The morbidity, mortality and vulnerability of pregnant & lactating women and infant & youth are prevalent in Ethiopia as a result of problems related to nutrition. MCMDO works on CMAM, SBCC on nutrition and prevention of hidden hunger and micronutrient deficiencies.
MCMDO had implemented 10 projects under this thematic component. MCMDO has achieved significant impacts on its nutrition projects both under development and emergency nutrition projects. As a result of this outstanding achievement, the former UN Secretary General Ban Ki Moon has visited our nutrition projects in Oromia region, Zeway Dugda woreda during his visit to Ethiopia.

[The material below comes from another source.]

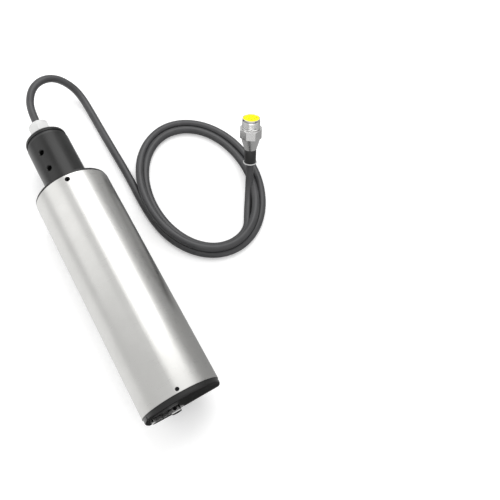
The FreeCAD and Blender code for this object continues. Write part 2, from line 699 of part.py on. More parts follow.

In Ethiopia, since the adoption of the National Policy on Women in 1993, various national policies on education and training, health, population and other areas have incorporated plans to boost women’s participation and gender equality (MoWCYA 2006). Ethiopia’s national development plans, including the current GTP, have embraced gender equality policies, and a National Action Plan (NAP) on gender equality has been developed. Regarding institutional support, the Ministry of Women, Children and Youth Affairs (MoWCYA) serves as the primary executing ministry with the mandate for implementing the policy framework on women and children’s issues. In the same way, regional Bureaux of Women, Children and Youth Affairs (BoWCYA) have been put in place and are responsible for mainstreaming and ensuring women’s rights (MoFED and UN, 2012).
Ethiopia suffers from some of lowest gender equality performance that is ranked at 127 out of 142 countries in terms of the magnitude and scope of gender disparities (Global Gender Gap report 2014). Women and girls in Ethiopia are strongly disadvantaged compared to boys and men in several areas, including literacy, health, livelihoods and basic human rights. They also suffer from low status in their society and lack social support networks. Manifestations of discrimination against women are numerous and acute.